» STATED GOAL:
Your task is to copy every line of the entries that contains "import".
══════════════════════════════
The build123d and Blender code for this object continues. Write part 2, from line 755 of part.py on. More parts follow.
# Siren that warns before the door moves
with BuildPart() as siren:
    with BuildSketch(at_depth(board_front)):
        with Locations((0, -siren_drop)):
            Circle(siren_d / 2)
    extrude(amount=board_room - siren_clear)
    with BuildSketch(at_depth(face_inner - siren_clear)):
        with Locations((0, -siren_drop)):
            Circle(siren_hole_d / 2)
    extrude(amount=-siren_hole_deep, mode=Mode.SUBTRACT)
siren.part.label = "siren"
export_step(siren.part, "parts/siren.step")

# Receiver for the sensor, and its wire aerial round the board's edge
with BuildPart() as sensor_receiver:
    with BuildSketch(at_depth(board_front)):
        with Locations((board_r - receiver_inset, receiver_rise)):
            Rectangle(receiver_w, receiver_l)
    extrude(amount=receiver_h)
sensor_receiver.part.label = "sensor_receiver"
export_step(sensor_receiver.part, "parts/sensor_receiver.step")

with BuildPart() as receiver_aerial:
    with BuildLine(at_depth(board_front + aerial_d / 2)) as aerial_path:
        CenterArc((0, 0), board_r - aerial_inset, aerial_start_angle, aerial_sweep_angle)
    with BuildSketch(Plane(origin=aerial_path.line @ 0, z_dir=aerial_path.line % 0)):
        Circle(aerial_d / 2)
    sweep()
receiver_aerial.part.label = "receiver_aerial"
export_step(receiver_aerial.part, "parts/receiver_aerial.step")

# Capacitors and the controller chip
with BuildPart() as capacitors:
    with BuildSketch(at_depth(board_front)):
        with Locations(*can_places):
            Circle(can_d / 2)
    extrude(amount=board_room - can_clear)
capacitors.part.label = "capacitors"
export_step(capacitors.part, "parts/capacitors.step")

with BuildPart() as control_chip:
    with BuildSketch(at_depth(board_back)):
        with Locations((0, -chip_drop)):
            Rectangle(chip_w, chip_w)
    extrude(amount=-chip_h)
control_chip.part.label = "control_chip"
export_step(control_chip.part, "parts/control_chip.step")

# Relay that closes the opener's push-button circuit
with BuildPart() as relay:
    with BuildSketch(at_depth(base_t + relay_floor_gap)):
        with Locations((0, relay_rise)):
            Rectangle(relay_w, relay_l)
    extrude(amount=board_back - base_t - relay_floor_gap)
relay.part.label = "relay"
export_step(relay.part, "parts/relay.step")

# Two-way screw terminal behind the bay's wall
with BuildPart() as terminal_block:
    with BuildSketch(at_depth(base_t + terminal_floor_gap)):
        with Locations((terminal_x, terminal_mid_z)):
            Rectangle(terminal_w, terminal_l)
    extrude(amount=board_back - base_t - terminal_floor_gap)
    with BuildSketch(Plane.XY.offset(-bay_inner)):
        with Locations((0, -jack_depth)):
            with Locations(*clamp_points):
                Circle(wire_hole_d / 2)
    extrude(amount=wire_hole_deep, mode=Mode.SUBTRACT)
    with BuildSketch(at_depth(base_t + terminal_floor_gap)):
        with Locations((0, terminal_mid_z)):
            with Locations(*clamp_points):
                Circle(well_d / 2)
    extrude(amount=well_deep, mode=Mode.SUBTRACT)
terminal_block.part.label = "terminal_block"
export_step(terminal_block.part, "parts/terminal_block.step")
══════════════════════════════
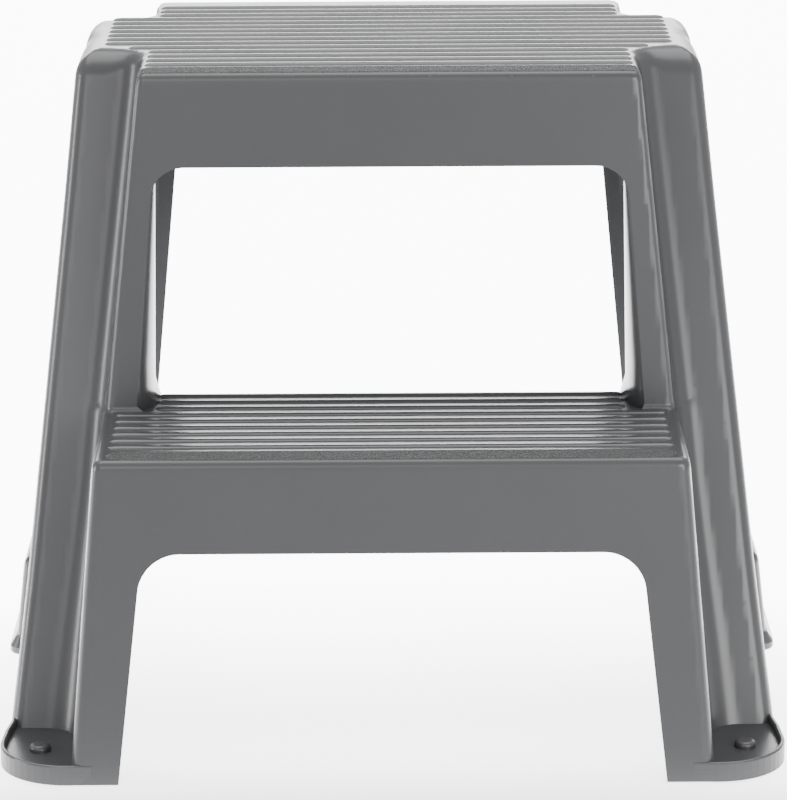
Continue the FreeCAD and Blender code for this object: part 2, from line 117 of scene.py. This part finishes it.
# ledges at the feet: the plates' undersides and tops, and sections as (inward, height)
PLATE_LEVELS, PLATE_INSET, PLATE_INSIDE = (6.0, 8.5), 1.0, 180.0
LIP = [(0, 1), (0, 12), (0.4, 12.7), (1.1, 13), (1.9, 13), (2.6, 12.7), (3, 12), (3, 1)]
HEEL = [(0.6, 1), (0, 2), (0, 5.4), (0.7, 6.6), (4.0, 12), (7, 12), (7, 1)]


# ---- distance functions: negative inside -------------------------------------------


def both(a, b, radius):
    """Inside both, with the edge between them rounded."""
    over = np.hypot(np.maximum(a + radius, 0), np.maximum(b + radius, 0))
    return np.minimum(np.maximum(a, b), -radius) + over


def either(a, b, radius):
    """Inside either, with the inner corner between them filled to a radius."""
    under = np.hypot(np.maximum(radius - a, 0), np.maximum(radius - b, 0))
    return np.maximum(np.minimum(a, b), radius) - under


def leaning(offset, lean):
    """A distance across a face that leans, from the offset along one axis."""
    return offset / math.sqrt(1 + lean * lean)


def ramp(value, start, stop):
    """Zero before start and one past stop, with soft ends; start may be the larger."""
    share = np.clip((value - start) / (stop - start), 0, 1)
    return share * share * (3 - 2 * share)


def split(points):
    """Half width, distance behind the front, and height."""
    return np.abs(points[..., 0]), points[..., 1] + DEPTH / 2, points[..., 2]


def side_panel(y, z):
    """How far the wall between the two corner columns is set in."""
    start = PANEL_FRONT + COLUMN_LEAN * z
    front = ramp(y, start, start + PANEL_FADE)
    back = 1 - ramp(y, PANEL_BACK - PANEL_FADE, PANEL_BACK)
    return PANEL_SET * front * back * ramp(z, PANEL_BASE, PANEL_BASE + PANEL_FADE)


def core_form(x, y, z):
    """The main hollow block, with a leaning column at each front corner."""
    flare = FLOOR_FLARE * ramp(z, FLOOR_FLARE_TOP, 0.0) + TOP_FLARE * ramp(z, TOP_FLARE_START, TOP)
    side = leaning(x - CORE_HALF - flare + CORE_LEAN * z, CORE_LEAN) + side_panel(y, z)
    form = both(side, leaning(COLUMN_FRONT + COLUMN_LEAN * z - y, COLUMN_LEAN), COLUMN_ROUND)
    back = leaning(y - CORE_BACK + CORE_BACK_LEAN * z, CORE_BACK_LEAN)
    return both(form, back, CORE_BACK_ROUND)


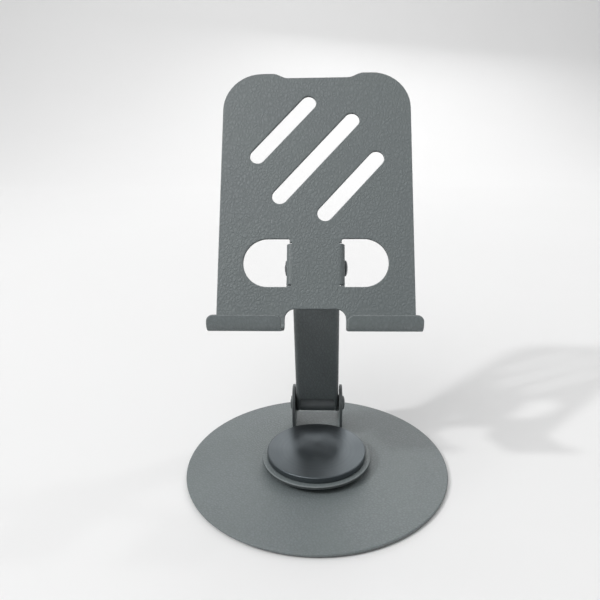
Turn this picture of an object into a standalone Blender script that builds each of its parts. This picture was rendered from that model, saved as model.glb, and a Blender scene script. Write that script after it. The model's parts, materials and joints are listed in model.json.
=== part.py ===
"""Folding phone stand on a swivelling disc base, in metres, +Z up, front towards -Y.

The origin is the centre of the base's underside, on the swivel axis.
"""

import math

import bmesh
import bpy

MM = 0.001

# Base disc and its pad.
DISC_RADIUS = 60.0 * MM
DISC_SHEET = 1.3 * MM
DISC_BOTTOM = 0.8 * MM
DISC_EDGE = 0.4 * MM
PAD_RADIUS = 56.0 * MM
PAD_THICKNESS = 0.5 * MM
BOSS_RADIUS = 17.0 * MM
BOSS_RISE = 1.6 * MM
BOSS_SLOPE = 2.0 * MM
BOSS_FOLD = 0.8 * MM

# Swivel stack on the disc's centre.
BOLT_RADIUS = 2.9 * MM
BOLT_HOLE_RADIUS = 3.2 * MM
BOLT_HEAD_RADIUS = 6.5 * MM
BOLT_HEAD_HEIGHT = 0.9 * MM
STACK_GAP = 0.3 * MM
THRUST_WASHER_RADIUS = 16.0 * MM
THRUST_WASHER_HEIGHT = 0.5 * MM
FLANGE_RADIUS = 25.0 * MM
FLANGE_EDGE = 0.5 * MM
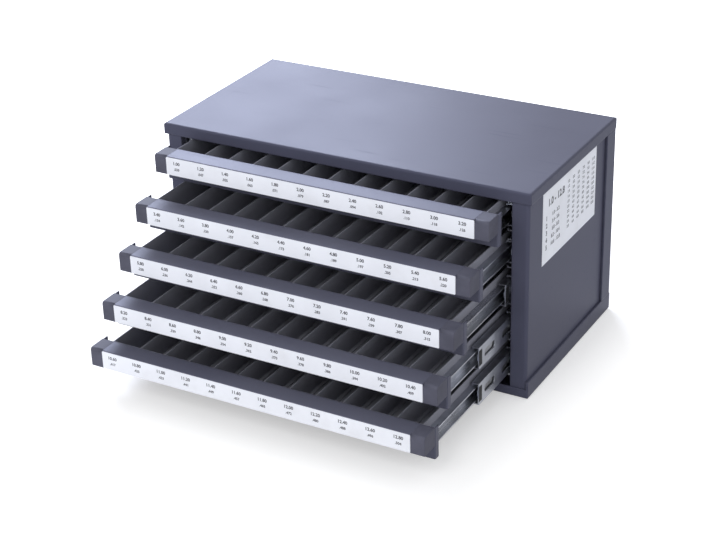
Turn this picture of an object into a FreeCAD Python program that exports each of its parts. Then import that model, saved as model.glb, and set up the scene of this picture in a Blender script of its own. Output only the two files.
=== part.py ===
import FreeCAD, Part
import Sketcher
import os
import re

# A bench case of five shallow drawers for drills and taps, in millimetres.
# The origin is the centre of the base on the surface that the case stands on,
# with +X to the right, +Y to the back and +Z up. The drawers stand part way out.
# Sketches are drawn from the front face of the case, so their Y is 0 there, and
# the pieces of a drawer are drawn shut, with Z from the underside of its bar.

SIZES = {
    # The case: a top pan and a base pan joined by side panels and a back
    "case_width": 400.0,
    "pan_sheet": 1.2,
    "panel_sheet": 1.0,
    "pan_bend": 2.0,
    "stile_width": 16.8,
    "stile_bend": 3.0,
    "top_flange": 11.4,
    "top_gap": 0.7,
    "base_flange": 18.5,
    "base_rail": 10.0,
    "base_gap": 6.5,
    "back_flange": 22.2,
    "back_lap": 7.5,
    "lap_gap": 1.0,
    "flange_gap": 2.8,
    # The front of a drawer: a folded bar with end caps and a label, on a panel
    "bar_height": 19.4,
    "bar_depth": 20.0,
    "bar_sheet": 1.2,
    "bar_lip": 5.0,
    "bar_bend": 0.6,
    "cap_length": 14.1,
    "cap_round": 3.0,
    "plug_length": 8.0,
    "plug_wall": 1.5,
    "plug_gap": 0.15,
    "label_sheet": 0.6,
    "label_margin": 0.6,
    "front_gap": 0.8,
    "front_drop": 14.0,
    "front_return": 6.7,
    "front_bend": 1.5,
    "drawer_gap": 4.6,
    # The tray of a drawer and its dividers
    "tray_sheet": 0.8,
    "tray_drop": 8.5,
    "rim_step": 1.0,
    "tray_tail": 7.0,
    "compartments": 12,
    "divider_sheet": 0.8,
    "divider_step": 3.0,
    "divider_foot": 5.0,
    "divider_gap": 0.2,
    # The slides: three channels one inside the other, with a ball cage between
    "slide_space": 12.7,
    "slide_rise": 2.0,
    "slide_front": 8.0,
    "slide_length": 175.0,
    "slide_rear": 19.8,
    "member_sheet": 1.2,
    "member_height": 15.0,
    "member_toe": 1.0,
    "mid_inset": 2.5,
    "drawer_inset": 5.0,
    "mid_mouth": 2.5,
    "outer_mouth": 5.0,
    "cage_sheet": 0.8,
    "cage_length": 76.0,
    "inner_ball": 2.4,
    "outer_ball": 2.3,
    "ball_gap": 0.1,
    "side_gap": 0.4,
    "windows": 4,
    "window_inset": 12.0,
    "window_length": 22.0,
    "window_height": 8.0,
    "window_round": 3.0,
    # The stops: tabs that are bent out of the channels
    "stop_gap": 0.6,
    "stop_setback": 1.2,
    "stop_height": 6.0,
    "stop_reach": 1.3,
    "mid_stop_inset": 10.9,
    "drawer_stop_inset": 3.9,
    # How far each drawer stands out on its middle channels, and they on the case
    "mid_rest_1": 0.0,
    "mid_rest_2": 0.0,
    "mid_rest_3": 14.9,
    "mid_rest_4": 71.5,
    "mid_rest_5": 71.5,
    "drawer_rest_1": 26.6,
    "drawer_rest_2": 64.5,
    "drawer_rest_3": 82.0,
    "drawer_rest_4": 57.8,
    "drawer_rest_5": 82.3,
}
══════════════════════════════
» WRITTEN RESPONSE:
import math
import bmesh
import bpy
Turn this picture of an object into a FreeCAD Python program that exports each of its parts. Then import that model, saved as model.glb, and set up the scene of this picture in a Blender script of its own. Output only the two files.
import FreeCAD, Part
import Sketcher
import os
import re